__GIVEN PROBLEM__. Set down exactly the lines from the one with "The three.js and" to the one with "SEAM_EDGE = ((0, 0.6), (0, 0.1), (0.03, 0.03), (0.1, 0))", both included, and no line outside that range.

## START DATA SHOWN

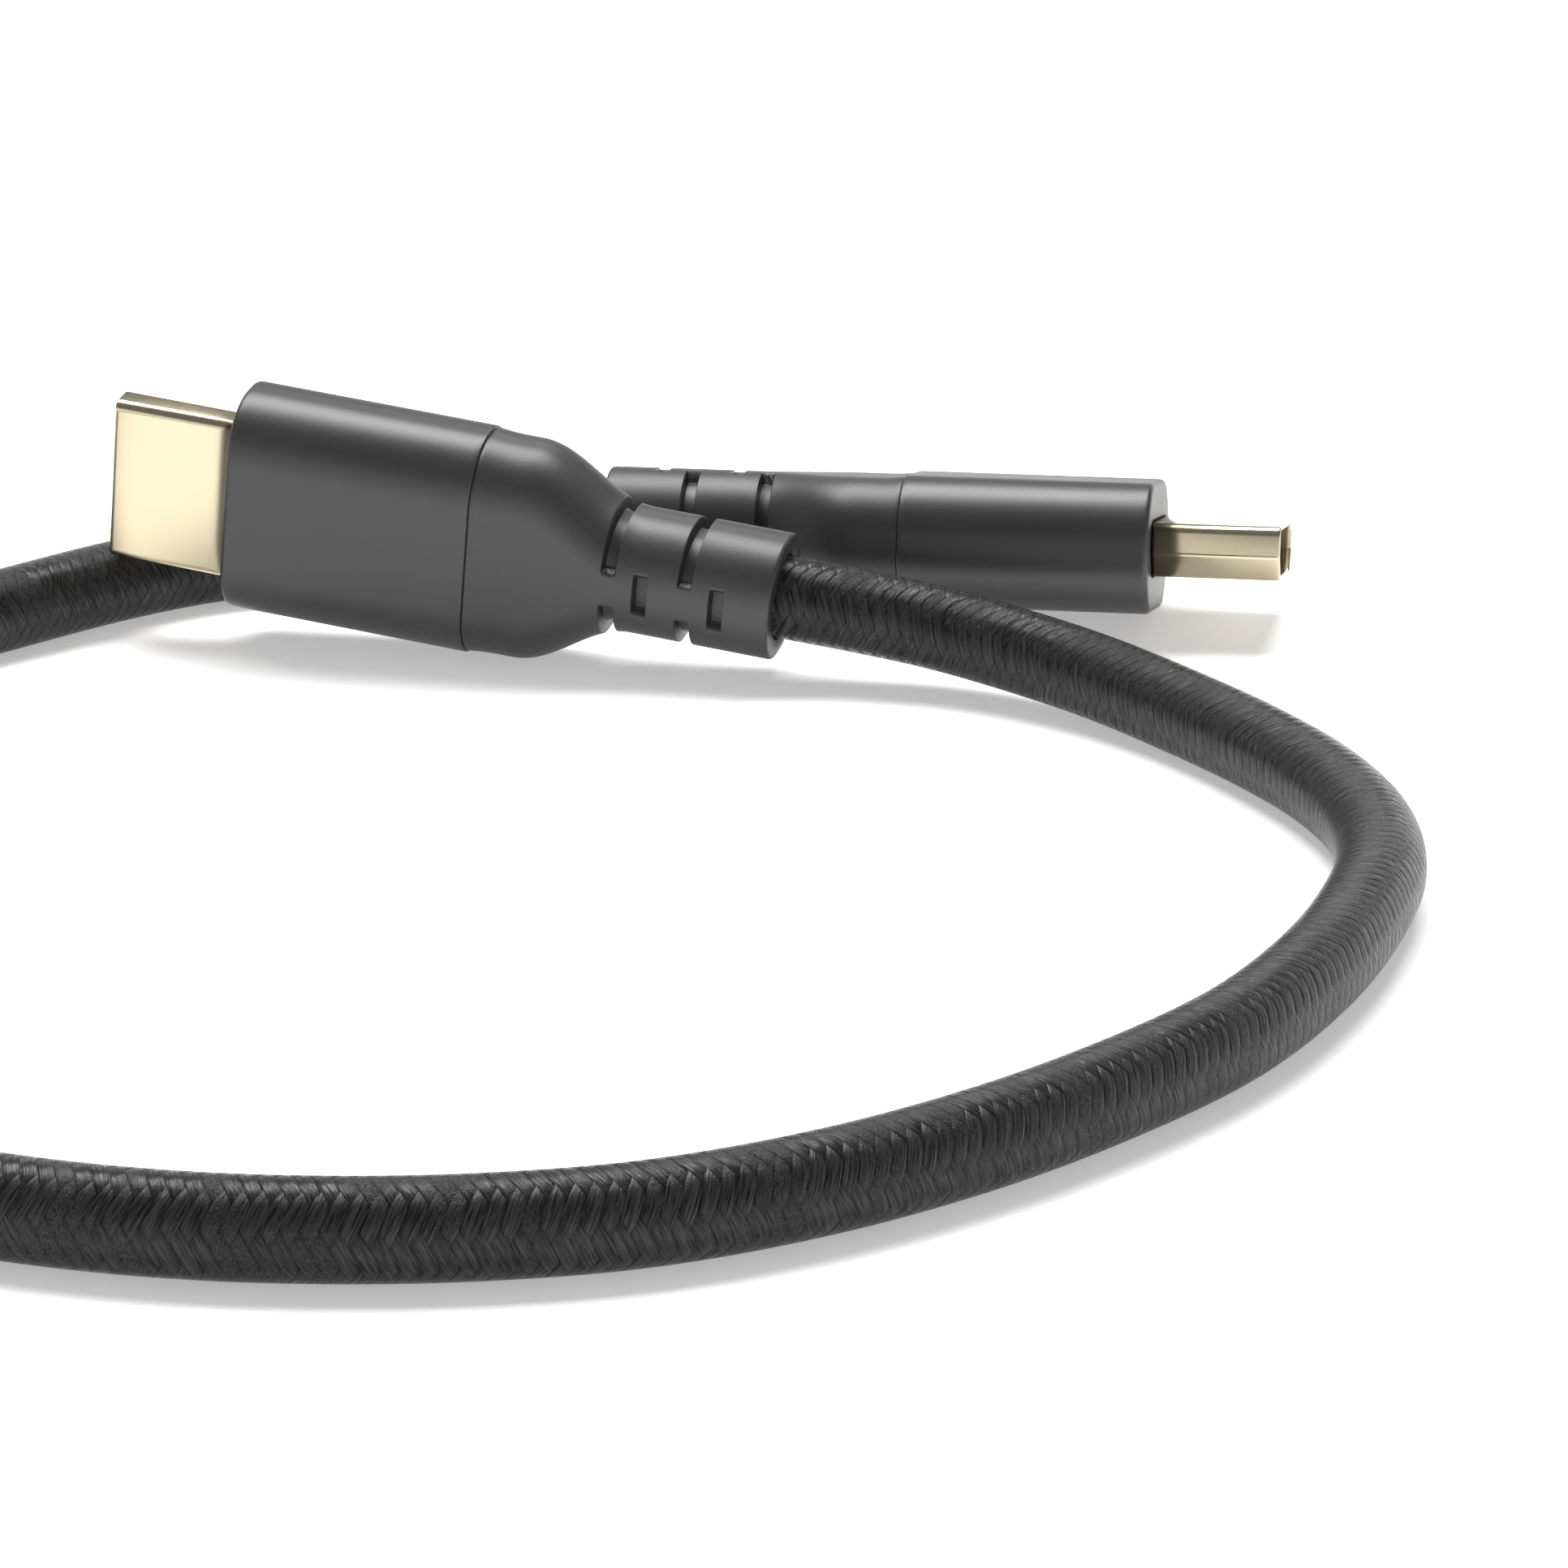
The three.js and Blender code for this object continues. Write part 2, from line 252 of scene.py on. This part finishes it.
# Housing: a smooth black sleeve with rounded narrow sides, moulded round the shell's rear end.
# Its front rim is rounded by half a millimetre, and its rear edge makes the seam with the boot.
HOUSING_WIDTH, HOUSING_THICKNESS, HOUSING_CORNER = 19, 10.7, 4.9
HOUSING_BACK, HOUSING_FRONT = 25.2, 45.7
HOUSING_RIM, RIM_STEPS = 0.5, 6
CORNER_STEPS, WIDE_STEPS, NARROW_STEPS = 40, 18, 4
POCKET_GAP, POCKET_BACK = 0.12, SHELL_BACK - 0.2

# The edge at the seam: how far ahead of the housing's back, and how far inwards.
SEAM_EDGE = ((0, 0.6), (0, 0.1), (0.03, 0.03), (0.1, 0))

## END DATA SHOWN
## START DATA SHOWN

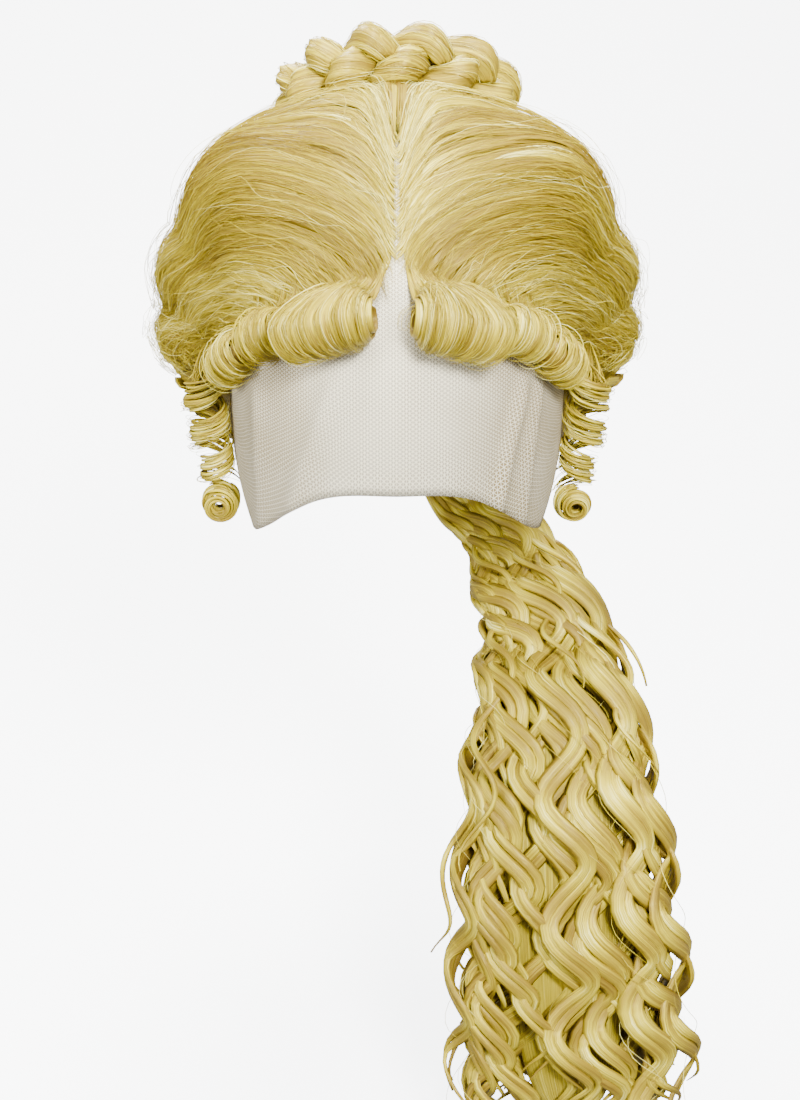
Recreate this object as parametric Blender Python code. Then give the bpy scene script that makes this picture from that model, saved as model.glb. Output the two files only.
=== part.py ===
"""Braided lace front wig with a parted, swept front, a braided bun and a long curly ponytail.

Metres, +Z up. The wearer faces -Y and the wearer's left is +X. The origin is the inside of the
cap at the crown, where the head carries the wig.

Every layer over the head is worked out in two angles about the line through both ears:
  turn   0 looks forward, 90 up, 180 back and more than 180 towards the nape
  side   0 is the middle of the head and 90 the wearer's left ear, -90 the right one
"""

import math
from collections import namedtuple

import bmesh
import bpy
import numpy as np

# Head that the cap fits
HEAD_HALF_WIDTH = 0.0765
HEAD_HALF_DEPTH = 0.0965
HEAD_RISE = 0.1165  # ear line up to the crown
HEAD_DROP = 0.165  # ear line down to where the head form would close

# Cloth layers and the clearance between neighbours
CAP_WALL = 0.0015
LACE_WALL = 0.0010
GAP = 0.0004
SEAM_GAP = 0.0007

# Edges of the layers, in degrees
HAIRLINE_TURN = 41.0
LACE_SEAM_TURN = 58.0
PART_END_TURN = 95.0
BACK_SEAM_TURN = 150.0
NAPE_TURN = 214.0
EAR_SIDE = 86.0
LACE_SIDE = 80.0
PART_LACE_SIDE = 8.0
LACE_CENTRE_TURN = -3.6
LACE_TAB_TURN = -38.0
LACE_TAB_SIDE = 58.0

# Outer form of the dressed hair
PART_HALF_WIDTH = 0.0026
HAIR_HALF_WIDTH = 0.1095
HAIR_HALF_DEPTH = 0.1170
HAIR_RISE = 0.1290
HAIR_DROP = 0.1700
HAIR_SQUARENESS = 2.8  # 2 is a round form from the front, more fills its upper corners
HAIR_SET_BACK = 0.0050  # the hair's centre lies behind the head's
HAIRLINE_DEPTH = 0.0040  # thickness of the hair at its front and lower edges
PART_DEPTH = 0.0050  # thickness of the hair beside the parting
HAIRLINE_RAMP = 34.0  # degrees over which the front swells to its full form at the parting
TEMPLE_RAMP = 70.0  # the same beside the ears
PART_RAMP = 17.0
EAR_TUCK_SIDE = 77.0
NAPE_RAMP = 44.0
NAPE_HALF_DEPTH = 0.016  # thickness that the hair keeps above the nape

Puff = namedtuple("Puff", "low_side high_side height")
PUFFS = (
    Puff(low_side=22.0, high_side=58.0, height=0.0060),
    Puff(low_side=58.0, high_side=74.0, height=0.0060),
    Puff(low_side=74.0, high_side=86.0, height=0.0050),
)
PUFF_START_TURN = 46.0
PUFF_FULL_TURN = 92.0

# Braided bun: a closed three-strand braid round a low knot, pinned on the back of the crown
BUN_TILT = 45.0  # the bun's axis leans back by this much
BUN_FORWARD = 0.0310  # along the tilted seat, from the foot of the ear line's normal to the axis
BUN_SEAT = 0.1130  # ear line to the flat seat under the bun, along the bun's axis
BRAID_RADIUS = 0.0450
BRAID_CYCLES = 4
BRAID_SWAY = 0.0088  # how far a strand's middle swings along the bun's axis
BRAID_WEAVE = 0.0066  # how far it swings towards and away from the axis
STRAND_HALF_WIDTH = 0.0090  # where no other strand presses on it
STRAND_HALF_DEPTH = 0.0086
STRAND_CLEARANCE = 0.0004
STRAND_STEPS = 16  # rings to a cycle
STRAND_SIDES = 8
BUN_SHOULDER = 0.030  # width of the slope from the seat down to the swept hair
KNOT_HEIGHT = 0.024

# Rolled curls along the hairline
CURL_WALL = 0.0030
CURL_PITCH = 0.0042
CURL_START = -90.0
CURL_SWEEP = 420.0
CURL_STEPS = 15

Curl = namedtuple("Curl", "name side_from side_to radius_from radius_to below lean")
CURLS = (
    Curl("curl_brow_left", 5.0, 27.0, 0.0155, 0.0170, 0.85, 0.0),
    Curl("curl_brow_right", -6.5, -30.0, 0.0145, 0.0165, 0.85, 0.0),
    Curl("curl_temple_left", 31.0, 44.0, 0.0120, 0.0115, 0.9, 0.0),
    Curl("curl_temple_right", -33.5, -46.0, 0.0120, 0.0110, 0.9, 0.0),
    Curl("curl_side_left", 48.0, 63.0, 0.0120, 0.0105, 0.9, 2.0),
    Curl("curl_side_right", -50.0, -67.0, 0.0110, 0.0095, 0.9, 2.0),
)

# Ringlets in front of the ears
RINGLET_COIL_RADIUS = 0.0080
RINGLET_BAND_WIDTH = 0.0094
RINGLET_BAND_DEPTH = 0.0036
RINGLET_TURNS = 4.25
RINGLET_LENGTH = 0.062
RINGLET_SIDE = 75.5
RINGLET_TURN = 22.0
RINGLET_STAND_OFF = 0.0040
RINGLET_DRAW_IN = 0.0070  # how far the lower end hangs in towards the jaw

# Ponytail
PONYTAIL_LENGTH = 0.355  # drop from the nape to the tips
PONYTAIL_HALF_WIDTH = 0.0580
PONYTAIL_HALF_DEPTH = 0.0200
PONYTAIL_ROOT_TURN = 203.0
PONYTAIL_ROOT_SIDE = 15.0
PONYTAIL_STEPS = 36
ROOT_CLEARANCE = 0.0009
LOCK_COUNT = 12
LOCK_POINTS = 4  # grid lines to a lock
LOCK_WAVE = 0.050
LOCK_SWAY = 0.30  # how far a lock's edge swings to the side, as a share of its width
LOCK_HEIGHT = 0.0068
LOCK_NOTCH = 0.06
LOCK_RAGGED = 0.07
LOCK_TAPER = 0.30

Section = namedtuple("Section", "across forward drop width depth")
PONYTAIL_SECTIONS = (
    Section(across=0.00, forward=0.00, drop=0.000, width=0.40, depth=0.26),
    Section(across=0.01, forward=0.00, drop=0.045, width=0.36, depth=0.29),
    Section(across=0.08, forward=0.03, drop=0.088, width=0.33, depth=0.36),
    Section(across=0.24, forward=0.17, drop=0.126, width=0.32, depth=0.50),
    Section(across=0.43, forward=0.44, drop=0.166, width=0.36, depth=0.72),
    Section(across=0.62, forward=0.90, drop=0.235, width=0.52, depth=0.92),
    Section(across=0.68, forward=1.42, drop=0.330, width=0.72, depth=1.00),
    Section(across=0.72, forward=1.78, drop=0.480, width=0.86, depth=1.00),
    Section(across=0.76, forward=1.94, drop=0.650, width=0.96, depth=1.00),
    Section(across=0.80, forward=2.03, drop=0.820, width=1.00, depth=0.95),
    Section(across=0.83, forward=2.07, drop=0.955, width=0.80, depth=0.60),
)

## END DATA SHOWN
## START DATA SHOWN

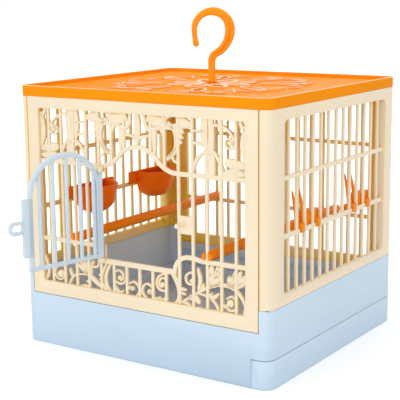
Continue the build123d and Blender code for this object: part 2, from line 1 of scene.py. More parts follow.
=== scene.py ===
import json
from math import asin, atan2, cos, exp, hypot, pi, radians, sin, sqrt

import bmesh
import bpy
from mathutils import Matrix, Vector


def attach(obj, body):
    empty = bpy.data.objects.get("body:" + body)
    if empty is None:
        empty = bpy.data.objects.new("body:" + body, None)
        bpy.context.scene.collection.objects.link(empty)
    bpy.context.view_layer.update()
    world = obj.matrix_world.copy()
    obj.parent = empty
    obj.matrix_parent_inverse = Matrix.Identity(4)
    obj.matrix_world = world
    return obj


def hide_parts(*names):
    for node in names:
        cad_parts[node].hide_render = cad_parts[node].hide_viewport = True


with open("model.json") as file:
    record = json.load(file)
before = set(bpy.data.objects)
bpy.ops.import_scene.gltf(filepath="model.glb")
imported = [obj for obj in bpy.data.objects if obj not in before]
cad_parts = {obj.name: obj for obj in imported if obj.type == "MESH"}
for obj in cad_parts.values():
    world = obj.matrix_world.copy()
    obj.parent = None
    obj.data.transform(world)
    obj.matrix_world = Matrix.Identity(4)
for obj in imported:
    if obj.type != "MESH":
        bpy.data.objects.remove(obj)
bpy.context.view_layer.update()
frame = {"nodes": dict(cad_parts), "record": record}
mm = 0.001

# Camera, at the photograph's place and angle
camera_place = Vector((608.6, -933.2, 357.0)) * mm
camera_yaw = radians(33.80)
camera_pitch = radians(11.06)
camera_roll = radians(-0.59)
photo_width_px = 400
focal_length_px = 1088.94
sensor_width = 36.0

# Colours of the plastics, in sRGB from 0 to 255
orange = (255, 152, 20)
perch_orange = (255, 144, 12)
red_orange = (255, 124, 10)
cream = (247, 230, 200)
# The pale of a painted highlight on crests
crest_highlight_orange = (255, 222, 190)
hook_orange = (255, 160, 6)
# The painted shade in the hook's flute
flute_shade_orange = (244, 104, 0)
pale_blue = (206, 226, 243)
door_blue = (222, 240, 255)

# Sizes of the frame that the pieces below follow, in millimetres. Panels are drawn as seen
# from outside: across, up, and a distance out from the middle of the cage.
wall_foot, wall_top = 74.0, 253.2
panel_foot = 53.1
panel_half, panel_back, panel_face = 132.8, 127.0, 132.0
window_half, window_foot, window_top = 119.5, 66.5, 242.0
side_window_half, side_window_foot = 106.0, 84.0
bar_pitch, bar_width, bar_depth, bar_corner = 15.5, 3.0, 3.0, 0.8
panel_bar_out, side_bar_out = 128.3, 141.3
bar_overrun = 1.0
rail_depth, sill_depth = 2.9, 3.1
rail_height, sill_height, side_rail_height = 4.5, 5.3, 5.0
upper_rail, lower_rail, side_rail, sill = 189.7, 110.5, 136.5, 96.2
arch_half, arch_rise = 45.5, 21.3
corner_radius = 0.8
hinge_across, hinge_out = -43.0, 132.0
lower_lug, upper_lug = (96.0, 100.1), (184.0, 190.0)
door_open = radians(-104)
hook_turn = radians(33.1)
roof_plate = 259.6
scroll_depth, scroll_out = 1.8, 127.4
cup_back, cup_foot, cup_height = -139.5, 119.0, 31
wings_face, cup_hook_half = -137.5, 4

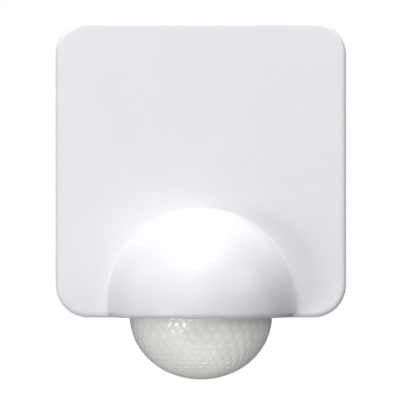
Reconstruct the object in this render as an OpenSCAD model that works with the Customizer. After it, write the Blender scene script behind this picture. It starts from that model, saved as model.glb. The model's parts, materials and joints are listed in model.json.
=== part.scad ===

## END DATA SHOWN

__ANSWER TO THE PROBLEM__.
The three.js and Blender code for this object continues. Write part 2, from line 252 of scene.py on. This part finishes it.
# Housing: a smooth black sleeve with rounded narrow sides, moulded round the shell's rear end.
# Its front rim is rounded by half a millimetre, and its rear edge makes the seam with the boot.
HOUSING_WIDTH, HOUSING_THICKNESS, HOUSING_CORNER = 19, 10.7, 4.9
HOUSING_BACK, HOUSING_FRONT = 25.2, 45.7
HOUSING_RIM, RIM_STEPS = 0.5, 6
CORNER_STEPS, WIDE_STEPS, NARROW_STEPS = 40, 18, 4
POCKET_GAP, POCKET_BACK = 0.12, SHELL_BACK - 0.2

# The edge at the seam: how far ahead of the housing's back, and how far inwards.
SEAM_EDGE = ((0, 0.6), (0, 0.1), (0.03, 0.03), (0.1, 0))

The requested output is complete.